Tant que j'étais au sommet de ma forme, je n'ai jamais véritablement eu de problèmes sur le terrain. Je faisais partie de ces joueurs qui ne s'inquiètent pas trop de savoir contre qui ils joueront le prochain match. Je ne me posais pas beaucoup de questions sur mes adversaires. Dans ma jeunesse, un entraîneur m'a dit : "Plus tu te concentres sur ton adversaire, plus tu penses à lui et moins il te reste de place dans ta tête pour te concentrer sur ton jeu. Oublie ce qui risque de te paralyser. Si tu es bien dans ton match, c'est lui qui devra se soucier de toi. Tout dépend de toi et de ton équipe. Et si tu n'es pas dans un bon jour, tu as encore moins de chance de t'en sortir si tu perds ton temps à te demander ce que va faire ton adversaire". Quand j'étais défenseur, il m'arrivait de tomber sur des joueurs qui étaient meilleurs que moi ce jour-là. Ensuite, quand je jouais milieu de terrain au Real Madrid, on mettait parfois un "chien de garde" sur moi, quelqu'un dont la seule mission était de m'empêcher de jouer. Si je n'arrivais pas à prendre le dessus, alors je devais m'avouer vaincu.

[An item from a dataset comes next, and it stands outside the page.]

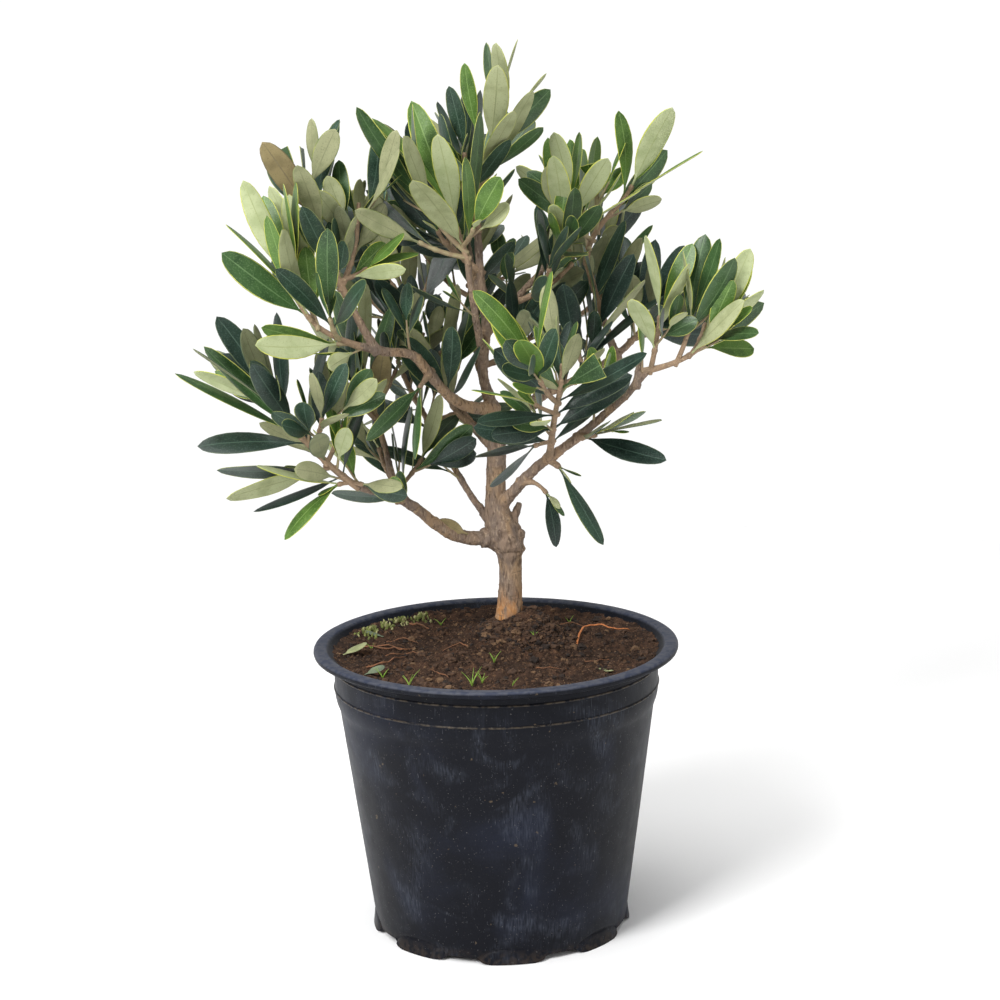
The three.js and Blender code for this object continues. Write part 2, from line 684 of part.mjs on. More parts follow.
// Solid of a three.js geometry, its shared vertices merged and its flat triangles dropped.
function solidOf(geometry) {
  const bare = geometry.clone();
  bare.deleteAttribute("normal");
  bare.deleteAttribute("uv");
  const merged = mergeVertices(bare, 1e-4);
  const index = merged.index.array;
  const triangles = [];
  for (let i = 0; i < index.length; i += 3) {
    const [a, b, c] = [index[i], index[i + 1], index[i + 2]];
    if (a !== b && b !== c && c !== a) triangles.push(a, b, c);
  }
  return toManifold(merged.attributes.position.array, triangles);
}

// Closed skin over rings of equally many points; a ring of one point is a tip.
function skinRings(rings) {
  const positions = rings.flat(2);
  const starts = [];
  let count = 0;
  for (const ring of rings) {
    starts.push(count);
    count += ring.length;
  }
  const triangles = [];
  const last = rings.length - 1;
  for (let r = 0; r < last; r += 1) {
    const [low, high] = [starts[r], starts[r + 1]];
    const sides = Math.max(rings[r].length, rings[r + 1].length);
    for (let i = 0; i < sides; i += 1) {
      const j = (i + 1) % sides;
      if (rings[r].length === 1) {
        triangles.push(low, high + j, high + i);
      } else if (rings[r + 1].length === 1) {
        triangles.push(low + i, low + j, high);
      } else {
        triangles.push(low + i, low + j, high + j, low + i, high + j, high + i);
      }
    }
  }
  for (let i = 1; i < rings[0].length - 1; i += 1) {
    triangles.push(starts[0], starts[0] + i + 1, starts[0] + i);
  }
  for (let i = 1; i < rings[last].length - 1; i += 1) {
    triangles.push(starts[last], starts[last] + i, starts[last] + i + 1);
  }
  return toManifold(positions, triangles);
}

// Round or few-sided tube along a branch. Its foot is cut square to the branch's "seat".
function tube(branch, radiusAt, sides, extra, stride) {
  const steps = Math.max(2, Math.ceil(branch.length / stride));
  const rings = [];
  let side = squareTo([1, 0, 0], placeOn(branch, 0).way);
  for (let i = 0; i <= steps; i += 1) {
    const distance = (branch.length * i) / steps;
    const { point, way } = placeOn(branch, distance);
    const square = i === 0 && branch.seat ? branch.seat : way;
    side = squareTo(side, square);
    const other = cross(square, side);
    const radius = radiusAt(branch, distance) + extra;
    const ring = [];
    for (let k = 0; k < sides; k += 1) {
      const angle = (2 * Math.PI * k) / sides;
      const reach = add(scale(side, radius * Math.cos(angle)), scale(other, radius * Math.sin(angle)));
      ring.push(add(point, reach));
    }
    rings.push(ring);
  }
  return skinRings(rings);
}

function limbSolid(limb, extra) {
  let solid = tube(limb, limbRadius, limb.sides, extra, limb.on ? 11 : 10);
  for (const stub of limb.stubs) {
    solid = solid.add(tube(stub, limbRadius, 6, extra, stub.length / 2));
  }
  return solid;
}

// A leaf is a slim three-sided blade: flat above, with its rib as a keel below.
function leafSolid(leaf) {
  const ringAt = (t, u, keel) => [
    onLeaf(leaf, t, -u),
    onLeaf(leaf, t, u),
    add(onLeaf(leaf, t, 0), scale(leaf.face, -keel)),
  ];
  const [low, high] = LEAF.rings;
  const rings = [ringAt(0, 1, LEAF.stalkRadius), ringAt(low, LEAF.fullness, LEAF.thickness)];
  if (leaf.end < 1) rings.push(ringAt(leaf.end, 1, LEAF.thickness));
  else rings.push(ringAt(high, LEAF.fullness, LEAF.thickness), [onLeaf(leaf, 1, 0)]);
  return skinRings(rings);
}

// The largest closed shell of a solid: loose scraps and sealed hollows fall away.
function largestShell(solid) {
  const { vertProperties, triVerts } = solid.getMesh();
  const parent = Array.from({ length: vertProperties.length / 3 }, (_, i) => i);
  const find = (i) => {
    let at = i;
    while (parent[at] !== at) {
      parent[at] = parent[parent[at]];
      at = parent[at];
    }
    return at;
  };
  for (let i = 0; i < triVerts.length; i += 3) {
    parent[find(triVerts[i])] = find(triVerts[i + 1]);
    parent[find(triVerts[i + 1])] = find(triVerts[i + 2]);
  }
  const shells = new Map();
  for (let i = 0; i < triVerts.length; i += 3) {
    const shell = find(triVerts[i]);
    if (!shells.has(shell)) shells.set(shell, []);
    shells.get(shell).push(triVerts[i], triVerts[i + 1], triVerts[i + 2]);
  }
  const sorted = [...shells.values()].sort((a, b) => b.length - a.length);
  return { vertProperties, triVerts: sorted[0] };
}

// ---------------------------------------------------------------- materials and pieces

const group = new THREE.Group();

function finish(color, roughness) {
  return new THREE.MeshStandardMaterial({ color, roughness, metalness: 0 });
}

function addPiece(name, solid, material) {
  const { vertProperties, triVerts } = largestShell(solid);
  const geometry = new THREE.BufferGeometry();
  geometry.setAttribute("position", new THREE.BufferAttribute(vertProperties, 3));
  geometry.setIndex(triVerts);
  geometry.computeVertexNormals();
  const mesh = new THREE.Mesh(geometry, material);
  mesh.name = name;
  group.add(mesh);
}

// Wall radius outside, as a straight taper up to the shoulder.
function wallRadius(height) {
  const share = (height - POT.grooveHeight) / (POT.shoulderHeight - POT.grooveHeight);
  return mix(POT.footRadius, POT.shoulderRadius, share);
}

// Profile from the middle of the underside, up outside and down inside. The rings that
// the feet bend have a third value: how far a foot pushes them out.
function potProfile() {
  const lipBottom = POT.height - POT.lipThickness;
  const collarInner = POT.collarRadius - POT.wall;
  const footTop = wallRadius(FEET.top);
  const profile = [
    [0, 0],
    [POT.padRadius, 0],
    [POT.grooveRadius, POT.grooveHeight],
    [FEET.inner, POT.grooveHeight, 0],
    [POT.footRadius, POT.grooveHeight, FEET.outer - POT.footRadius],
    [footTop, FEET.top, 0.6 * (FEET.outer - footTop)],
    [POT.shoulderRadius, POT.shoulderHeight],
    [POT.collarRadius, POT.collarHeight],
  ];
  profile.push([POT.collarRadius, POT.ridgeHeight - POT.ridge]);
  profile.push([POT.collarRadius + POT.ridge, POT.ridgeHeight]);
  profile.push([POT.collarRadius, POT.ridgeHeight + POT.ridge]);
  profile.push([POT.collarRadius, lipBottom]);
  profile.push([POT.lipRadius, lipBottom]);
  profile.push([POT.lipRadius, POT.height - POT.lipRound]);
  profile.push([POT.lipRadius - POT.lipRound, POT.height]);
  profile.push([POT.lipInner, POT.height]);
  profile.push([collarInner, lipBottom]);
  profile.push([collarInner, POT.collarHeight]);
  profile.push([POT.shoulderRadius - POT.wall, POT.shoulderHeight]);
  profile.push([wallRadius(POT.floor) - POT.wall, POT.floor]);
  profile.push([0, POT.floor]);
  return profile;
}

// Ring of points round the pot's axis, from the front round to the right.
function ringOf(radiusAt, heightAt) {
  const ring = [];
  for (let k = 0; k < POT.segments; k += 1) {
    const angle = (2 * Math.PI * k) / POT.segments + radians(POT.turn);
    const radius = radiusAt(k);
    const [x, y] = [radius * Math.sin(angle), -radius * Math.cos(angle)];
    ring.push([x, y, heightAt(x, y, k)]);
  }
  return ring;
}

function drainSolid(index) {
  const geometry = new THREE.CylinderGeometry(DRAINS.radius, DRAINS.radius, 2 * POT.floor, 6);
  geometry.rotateX(Math.PI / 2);
  geometry.translate(DRAINS.circle, 0, POT.floor);
  geometry.rotateZ(radians(DRAINS.turn + (360 / DRAINS.count) * index - 90));
  return solidOf(geometry);
}

function potSolid() {
  const isFoot = (k) => FEET.pattern[k % FEET.pattern.length];
  const rings = potProfile().map(([radius, height, push]) => {
    if (radius === 0) return [[0, 0, height]];
    const drop = height === POT.grooveHeight && push !== undefined ? height : 0;
    return ringOf((k) => radius + (push ?? 0) * isFoot(k), (x, y, k) => height - drop * isFoot(k));
  });
  let solid = skinRings(rings);
  for (let i = 0; i < DRAINS.count; i += 1) solid = solid.subtract(drainSolid(i));
  return solid;
}

function soilHeight(x, y) {
  let height = SOIL.edge;
  for (const mound of SOIL.mounds) {
    const away = ((x - mound.x) ** 2 + (y - mound.y) ** 2) / (2 * mound.spread ** 2);
    height += mound.height * Math.exp(-away);
  }
  return Math.min(height, SOIL.crest);
}

// Root ball with a mounded top, as rings round the pot's axis.
function soilSolid() {
  const edgeRadius = POT.collarRadius - POT.wall - GAP;
  const levels = [
    [wallRadius(POT.floor) - POT.wall - GAP, POT.floor + GAP],
    [POT.shoulderRadius - POT.wall - GAP, POT.shoulderHeight],
    [edgeRadius, POT.collarHeight],
    [edgeRadius, SOIL.edge],
  ];
  const rings = levels.map(([radius, height]) => ringOf(() => radius, () => height));
  for (const radius of [...SOIL.rings].reverse()) rings.push(ringOf(() => radius, soilHeight));
  return skinRings([[[0, 0, POT.floor + GAP]], ...rings, [[0, 0, soilHeight(0, 0)]]]);
}

// Room in the soil for the stem's foot.
function footSolid() {
  const radius = TRUNK.flare + LIMBS[0].radius[0] + 2 * GAP;
  const geometry = new THREE.CylinderGeometry(radius, radius, 20, 16);
  geometry.rotateX(Math.PI / 2);
  geometry.translate(TRUNK.x, TRUNK.y, SOIL.foot + 10);
  return solidOf(geometry);
}

function massSolid(mass, twigs, leaves, limbs) {
  let solid = null;
  for (const twig of twigs) {
    const piece = tube(twig, (branch, distance) => 1.25 * twigRadius(branch, distance), 3, 0, 15);
    solid = solid ? solid.add(piece) : piece;
  }
  for (const leaf of leaves) solid = solid.add(leafSolid(leaf));
  return mass.from ? solid.subtract(limbSolid(limbs.get(mass.on), GAP)) : solid;
}

// ---------------------------------------------------------------- the potted tree

const limbs = growLimbs();
addPiece("pot", potSolid(), finish(0x191c23, 0.5));
addPiece("soil", soilSolid().subtract(footSolid()), finish(0x4a3525, 0.95));

const bark = finish(0x8a7260, 0.85);
for (const limb of limbs.values()) {
  const solid = limbSolid(limb, 0);
  const parent = limbs.get(limb.on);
  addPiece(limb.name, parent ? solid.subtract(limbSolid(parent, GAP)) : solid, bark);
}

const crowd = new Crowd();
crowdLimbs(crowd, limbs);
const grown = MASSES.map((mass) => ({ mass, twigs: growTwigs(mass, limbs, crowd) }));
const foliage = finish(0x5f7a45, 0.6);
for (const { mass, twigs } of grown) {
  const leaves = growLeaves(mass, twigs, crowd);
  addPiece(mass.name, massSolid(mass, twigs, leaves, limbs), foliage);
}

export default group;
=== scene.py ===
"""Looks of the potted olive tree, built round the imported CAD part.

The limbs, twigs and leaves grow by the same seeded rule as the part's solids, and are carried
on to finer twigs and buds. Sizes in the tables are millimetres and degrees, as in the part, and
colours are display values in hexadecimal.
"""

import math

import bmesh
import bpy
import numpy as np
from mathutils import Matrix, Vector, noise


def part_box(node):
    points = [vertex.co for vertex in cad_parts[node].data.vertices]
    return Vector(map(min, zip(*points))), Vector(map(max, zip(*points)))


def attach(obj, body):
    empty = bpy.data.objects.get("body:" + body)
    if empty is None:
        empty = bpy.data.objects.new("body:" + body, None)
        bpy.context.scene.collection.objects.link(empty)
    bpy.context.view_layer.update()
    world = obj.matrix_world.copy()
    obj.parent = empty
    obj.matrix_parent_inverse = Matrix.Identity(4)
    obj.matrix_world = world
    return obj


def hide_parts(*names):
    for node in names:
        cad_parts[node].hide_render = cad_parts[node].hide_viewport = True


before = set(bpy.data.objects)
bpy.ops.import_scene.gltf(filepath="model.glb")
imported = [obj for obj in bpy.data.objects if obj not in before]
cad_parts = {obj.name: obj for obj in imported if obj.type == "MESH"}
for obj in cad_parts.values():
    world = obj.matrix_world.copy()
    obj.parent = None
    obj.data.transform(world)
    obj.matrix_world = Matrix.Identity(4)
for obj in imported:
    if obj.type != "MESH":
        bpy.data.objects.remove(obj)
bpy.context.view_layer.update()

MM = 0.001
GAP = 0.3

# ---------------------------------------------------------------- the part's named sizes

SOIL_EDGE, SOIL_FOOT, SOIL_CREST = 147.6, 158.0, 165.0  # along the wall, at the stem, highest
MOUNDS = [  # x, y, height, spread
    (6, 20, 11, 17), (20, 13, 9.5, 8.5), (-12, -22, 2.5, 20),
    (0, 84, -4.5, 34), (56, -14, -2, 20), (-40, 8, -2.5, 20),
]
TRUNK = {
    "x": 7, "y": 20,
    "flare": 1.3, "flare_height": 7,  # added to the radius at the foot
    "union": 49, "swell": 2.2, "swell_height": 10,  # swelling where the lowest boughs leave
    "fork": 108, "fork_length": 14, "fork_loss": 0.42,  # where the leader turns thin
}

# Name, what it grows from and how far along, length, radii at foot and tip, headings, rises.
LIMBS = [
    ("trunk", None, 0, 208, [6.4, 3.4], [0],
     [84, 87, 92, 112, 92, 87, 88, 104, 103, 78, 92, 98, 92, 90]),
    ("bough_low_left", "trunk", 46, 94, [4.2, 1.9], [190, 203, 211, 212, 208],
     [-10, 4, 32, 42, 35, 16, 24]),
    ("bough_inner_left", "bough_low_left", 68, 30, [1.9, 1.6], [124, 120], [60, 65]),
    ("bough_thin_left", "trunk", 46, 68, [2, 1.6], [170, 152, 140], [42, 57, 56]),
    ("bough_mid_left", "trunk", 114, 98, [3.2, 2], [225, 220, 223, 226, 212, 208],
     [4, 14, 30, 46, 48, 44, 2, 18, 14]),
    ("bough_upper_left", "bough_mid_left", 88, 32, [2, 1.8], [176], [60, 66]),
    ("bough_front_upper", "trunk", 140, 59, [2, 1.7], [262, 250, 246], [50, 70, 76]),
    ("bough_right_low", "trunk", 61, 116.5, [3.2, 1.8], [-42, -40, -26, -20, -17, -22],
     [38, 46, 34, 40, 42, 54]),
    ("bough_right_mid", "trunk", 104, 92, [2.8, 1.8], [48, 38, 22, 20], [0, 30, 16, 24, 38]),
    ("bough_upper_right", "bough_right_mid", 84, 52, [1.9, 1.7], [160, 180], [70, 76]),
    ("bough_upper_mid", "trunk", 154, 54, [2.1, 1.7], [44, 37], [34, 39]),
    ("bough_back_left", "trunk", 92, 76, [2.6, 1.8], [150, 132, 122], [35, 45, 50]),
    ("bough_back", "trunk", 122, 68, [2.4, 1.8], [104, 92], [30, 42]),
    ("bough_back_right", "bough_right_mid", 30, 60, [2.1, 1.7], [78, 62], [24, 40]),
    ("bough_back_top", "trunk", 166, 44, [2.1, 1.7], [118, 100], [48, 58]),
]
# Cut stubs: on, at, length, radii, heading, rise.
STUBS = [
    ("trunk", 43, 21, [2.4, 1.5], 0, 70),
    ("trunk", 42, 9.5, [3, 1.8], -14, 30),
    ("bough_right_low", 108, 14, [1.5, 1.3], 60, 72),
]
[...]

Je me souviens pourtant d'un match que nous avons gagné contre une équipe qui était clairement meilleure que nous. C'était sans doute la plus forte de la compétition, même si elle n'a jamais gagné la Coupe du Monde. Je parle de la Pologne de 1974. Nous nous étions imposés 1-0 en demi-finale à Francfort, sous des trombes d'eau, et je suis certain que nous n'aurions jamais gagné sans ces circonstances. A l'époque, la Pologne possédait une équipe soudée et bien structurée qui me rappelait l'Allemagne de 1972. Une formation qui avait réussi la symbiose parfaite entre les artistes, les techniciens, les guerriers, les jeunes et les vieux. Cette équipe était en harmonie et produisait un football fantastique.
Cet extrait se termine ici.